[Directions for this task]
Copy exactly the lines of the material below that run from the one containing "obj.matrix_world = Matrix.Identity(4)" through the one containing "RNG = random.Random(7)". Copy no other lines.
** begin **
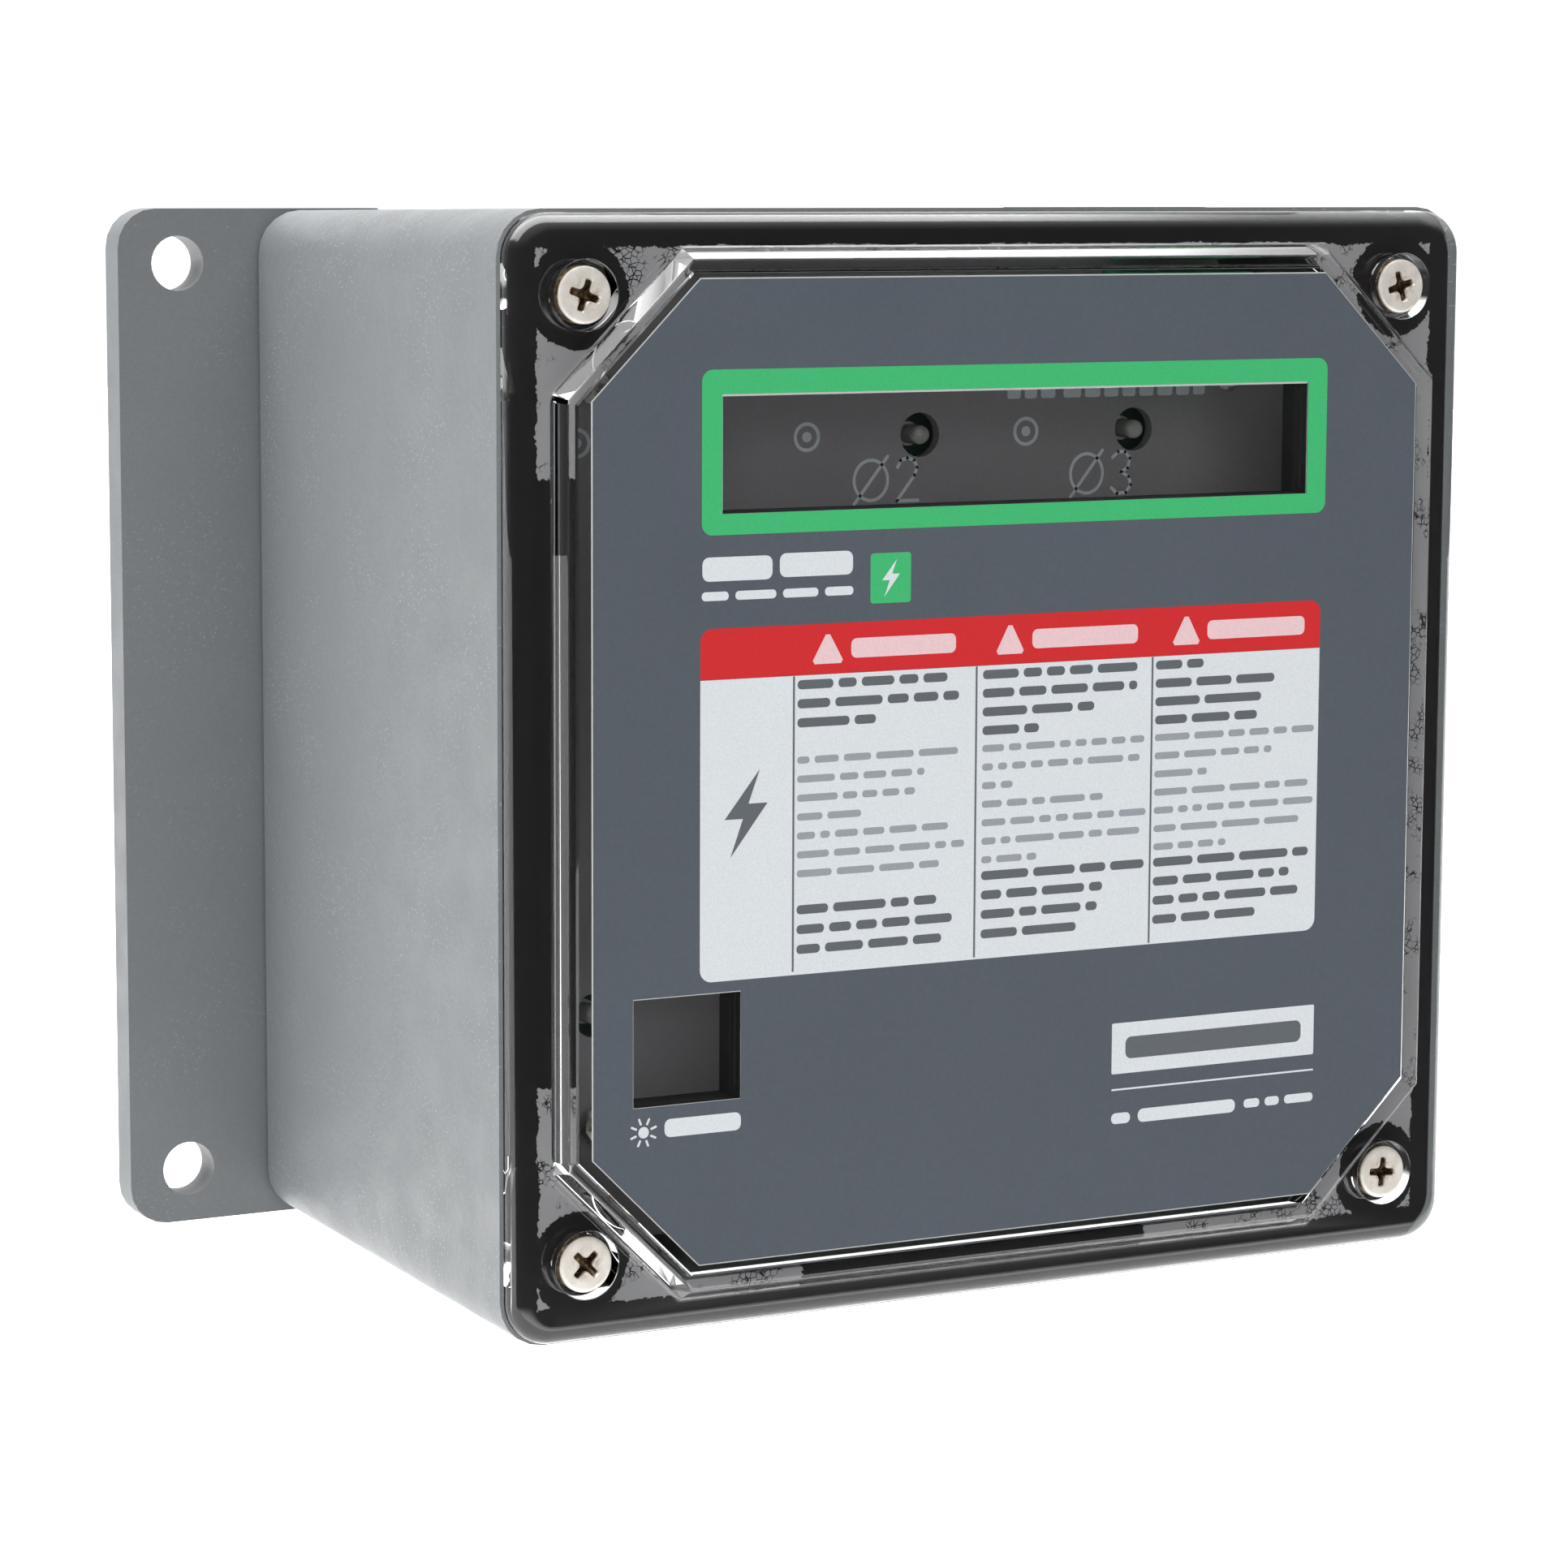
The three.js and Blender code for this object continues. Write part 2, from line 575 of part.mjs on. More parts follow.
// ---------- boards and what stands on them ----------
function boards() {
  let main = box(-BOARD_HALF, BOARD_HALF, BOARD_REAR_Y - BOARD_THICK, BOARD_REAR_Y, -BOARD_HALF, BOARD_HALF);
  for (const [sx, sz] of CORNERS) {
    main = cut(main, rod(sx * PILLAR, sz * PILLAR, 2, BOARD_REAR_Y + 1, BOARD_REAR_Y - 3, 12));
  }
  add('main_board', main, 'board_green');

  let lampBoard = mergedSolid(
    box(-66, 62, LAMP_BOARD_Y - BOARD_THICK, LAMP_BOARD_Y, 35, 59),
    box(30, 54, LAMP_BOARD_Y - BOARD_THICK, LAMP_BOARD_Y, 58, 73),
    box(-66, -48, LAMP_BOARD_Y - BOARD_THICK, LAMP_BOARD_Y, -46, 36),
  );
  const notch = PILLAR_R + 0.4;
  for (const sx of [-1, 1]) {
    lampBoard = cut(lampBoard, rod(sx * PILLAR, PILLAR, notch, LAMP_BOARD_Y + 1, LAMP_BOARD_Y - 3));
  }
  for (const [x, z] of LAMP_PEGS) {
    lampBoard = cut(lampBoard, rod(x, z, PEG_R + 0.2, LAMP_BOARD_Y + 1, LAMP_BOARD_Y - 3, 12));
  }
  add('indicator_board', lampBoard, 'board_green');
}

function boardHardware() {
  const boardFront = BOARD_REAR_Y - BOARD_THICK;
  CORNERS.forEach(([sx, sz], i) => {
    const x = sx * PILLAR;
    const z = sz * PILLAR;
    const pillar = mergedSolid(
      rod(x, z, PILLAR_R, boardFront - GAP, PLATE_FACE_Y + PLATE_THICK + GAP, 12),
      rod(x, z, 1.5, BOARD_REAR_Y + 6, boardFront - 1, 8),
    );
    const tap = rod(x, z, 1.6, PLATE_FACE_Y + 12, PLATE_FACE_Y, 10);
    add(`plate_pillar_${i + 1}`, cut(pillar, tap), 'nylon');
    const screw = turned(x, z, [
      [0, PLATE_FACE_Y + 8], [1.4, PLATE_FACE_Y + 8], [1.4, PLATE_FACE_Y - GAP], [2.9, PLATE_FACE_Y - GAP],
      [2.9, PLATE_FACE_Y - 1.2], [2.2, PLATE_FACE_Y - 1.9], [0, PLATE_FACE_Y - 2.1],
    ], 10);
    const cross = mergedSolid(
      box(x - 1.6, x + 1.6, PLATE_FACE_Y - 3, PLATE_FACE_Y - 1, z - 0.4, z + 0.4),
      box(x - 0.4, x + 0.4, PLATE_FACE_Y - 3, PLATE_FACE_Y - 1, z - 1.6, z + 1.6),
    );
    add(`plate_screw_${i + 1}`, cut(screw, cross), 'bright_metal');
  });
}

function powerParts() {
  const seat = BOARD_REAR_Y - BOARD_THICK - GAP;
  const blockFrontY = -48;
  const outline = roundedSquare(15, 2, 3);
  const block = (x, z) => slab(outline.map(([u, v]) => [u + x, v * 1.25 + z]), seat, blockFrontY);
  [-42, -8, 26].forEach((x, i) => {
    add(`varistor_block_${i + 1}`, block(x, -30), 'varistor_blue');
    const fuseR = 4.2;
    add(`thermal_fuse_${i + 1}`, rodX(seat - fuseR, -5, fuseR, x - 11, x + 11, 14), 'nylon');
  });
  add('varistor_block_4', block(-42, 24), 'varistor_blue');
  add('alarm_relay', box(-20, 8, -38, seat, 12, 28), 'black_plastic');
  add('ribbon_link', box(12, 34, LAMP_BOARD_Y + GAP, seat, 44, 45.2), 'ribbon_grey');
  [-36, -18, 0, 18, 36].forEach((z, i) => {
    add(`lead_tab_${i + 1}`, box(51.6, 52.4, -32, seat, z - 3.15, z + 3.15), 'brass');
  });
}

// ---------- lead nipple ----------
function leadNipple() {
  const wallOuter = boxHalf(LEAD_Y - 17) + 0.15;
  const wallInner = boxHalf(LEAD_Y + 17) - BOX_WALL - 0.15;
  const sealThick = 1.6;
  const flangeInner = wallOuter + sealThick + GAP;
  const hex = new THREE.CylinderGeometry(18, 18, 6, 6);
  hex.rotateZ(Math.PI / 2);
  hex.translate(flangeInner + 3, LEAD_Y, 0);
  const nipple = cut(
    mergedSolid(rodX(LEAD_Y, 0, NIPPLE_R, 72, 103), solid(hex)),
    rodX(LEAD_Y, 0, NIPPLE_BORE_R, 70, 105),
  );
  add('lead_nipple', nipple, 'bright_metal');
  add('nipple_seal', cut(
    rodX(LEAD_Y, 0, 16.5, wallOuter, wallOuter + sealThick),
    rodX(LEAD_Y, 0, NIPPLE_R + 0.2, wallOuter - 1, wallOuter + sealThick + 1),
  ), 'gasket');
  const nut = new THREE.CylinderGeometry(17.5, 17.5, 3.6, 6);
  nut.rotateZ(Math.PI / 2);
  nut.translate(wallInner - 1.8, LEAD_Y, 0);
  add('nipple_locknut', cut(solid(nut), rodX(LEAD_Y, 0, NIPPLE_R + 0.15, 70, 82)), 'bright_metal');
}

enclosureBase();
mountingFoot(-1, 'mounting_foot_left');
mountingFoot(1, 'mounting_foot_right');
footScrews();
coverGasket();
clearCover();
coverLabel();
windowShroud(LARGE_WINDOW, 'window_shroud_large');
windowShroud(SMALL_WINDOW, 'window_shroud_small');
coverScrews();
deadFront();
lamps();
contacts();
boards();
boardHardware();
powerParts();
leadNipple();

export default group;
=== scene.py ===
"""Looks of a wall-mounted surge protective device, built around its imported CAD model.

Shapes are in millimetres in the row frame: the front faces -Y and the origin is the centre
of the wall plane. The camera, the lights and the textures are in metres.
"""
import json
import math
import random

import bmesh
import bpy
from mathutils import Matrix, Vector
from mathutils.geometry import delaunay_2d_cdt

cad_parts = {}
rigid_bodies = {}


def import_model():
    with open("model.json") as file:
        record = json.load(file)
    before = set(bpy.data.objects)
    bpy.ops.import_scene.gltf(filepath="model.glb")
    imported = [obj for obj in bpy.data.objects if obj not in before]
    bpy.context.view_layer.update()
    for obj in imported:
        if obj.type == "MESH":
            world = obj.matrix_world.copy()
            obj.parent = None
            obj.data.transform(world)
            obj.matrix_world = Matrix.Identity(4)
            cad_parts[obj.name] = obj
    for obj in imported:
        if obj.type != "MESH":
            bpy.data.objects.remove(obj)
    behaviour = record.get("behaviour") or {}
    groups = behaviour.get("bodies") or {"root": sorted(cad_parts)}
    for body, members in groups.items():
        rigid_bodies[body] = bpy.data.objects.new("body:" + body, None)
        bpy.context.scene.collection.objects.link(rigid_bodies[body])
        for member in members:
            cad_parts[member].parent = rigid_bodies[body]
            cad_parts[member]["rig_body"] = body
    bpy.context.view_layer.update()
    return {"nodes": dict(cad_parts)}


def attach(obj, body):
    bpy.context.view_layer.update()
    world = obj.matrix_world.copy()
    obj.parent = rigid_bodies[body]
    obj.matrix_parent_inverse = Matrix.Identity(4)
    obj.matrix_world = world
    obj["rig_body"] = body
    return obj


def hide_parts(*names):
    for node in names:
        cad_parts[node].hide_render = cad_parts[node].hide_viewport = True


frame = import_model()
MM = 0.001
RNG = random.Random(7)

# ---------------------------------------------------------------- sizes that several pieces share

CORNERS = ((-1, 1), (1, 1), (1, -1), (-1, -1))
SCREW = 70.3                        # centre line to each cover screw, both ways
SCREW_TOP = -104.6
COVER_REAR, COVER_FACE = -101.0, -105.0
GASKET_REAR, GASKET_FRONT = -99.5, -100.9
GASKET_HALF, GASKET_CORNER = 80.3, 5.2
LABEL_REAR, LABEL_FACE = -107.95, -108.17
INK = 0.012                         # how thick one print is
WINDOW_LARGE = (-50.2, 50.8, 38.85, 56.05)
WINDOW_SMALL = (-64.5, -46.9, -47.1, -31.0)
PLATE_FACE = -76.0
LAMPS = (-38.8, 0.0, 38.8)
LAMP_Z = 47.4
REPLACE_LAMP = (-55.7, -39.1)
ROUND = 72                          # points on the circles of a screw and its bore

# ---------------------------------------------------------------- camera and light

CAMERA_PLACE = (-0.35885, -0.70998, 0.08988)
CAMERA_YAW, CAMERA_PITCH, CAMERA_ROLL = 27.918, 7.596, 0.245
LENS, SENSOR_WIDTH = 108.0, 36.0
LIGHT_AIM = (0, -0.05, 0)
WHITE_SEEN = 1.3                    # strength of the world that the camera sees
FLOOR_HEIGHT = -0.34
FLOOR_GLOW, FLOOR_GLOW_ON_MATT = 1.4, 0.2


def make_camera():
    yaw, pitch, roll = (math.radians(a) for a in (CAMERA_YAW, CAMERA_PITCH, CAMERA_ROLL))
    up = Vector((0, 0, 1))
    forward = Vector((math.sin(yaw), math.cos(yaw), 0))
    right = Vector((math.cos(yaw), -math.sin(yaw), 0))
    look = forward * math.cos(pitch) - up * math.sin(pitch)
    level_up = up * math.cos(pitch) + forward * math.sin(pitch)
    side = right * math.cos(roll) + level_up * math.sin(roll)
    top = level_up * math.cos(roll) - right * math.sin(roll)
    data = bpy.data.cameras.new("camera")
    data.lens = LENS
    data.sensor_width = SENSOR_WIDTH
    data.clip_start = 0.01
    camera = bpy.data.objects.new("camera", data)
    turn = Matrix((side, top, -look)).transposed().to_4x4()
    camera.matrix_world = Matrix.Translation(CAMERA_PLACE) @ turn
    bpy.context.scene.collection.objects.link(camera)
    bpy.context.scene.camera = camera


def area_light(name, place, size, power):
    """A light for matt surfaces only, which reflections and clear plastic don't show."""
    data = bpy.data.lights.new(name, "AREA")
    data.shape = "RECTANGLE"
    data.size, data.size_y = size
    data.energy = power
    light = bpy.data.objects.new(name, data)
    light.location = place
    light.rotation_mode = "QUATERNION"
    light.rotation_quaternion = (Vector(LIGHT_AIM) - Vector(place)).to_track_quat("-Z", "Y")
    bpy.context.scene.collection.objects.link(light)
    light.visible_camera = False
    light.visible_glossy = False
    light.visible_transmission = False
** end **
[Answer to this problem]
            obj.matrix_world = Matrix.Identity(4)
            cad_parts[obj.name] = obj
    for obj in imported:
        if obj.type != "MESH":
            bpy.data.objects.remove(obj)
    behaviour = record.get("behaviour") or {}
    groups = behaviour.get("bodies") or {"root": sorted(cad_parts)}
    for body, members in groups.items():
        rigid_bodies[body] = bpy.data.objects.new("body:" + body, None)
        bpy.context.scene.collection.objects.link(rigid_bodies[body])
        for member in members:
            cad_parts[member].parent = rigid_bodies[body]
            cad_parts[member]["rig_body"] = body
    bpy.context.view_layer.update()
    return {"nodes": dict(cad_parts)}


def attach(obj, body):
    bpy.context.view_layer.update()
    world = obj.matrix_world.copy()
    obj.parent = rigid_bodies[body]
    obj.matrix_parent_inverse = Matrix.Identity(4)
    obj.matrix_world = world
    obj["rig_body"] = body
    return obj


def hide_parts(*names):
    for node in names:
        cad_parts[node].hide_render = cad_parts[node].hide_viewport = True


frame = import_model()
MM = 0.001
RNG = random.Random(7)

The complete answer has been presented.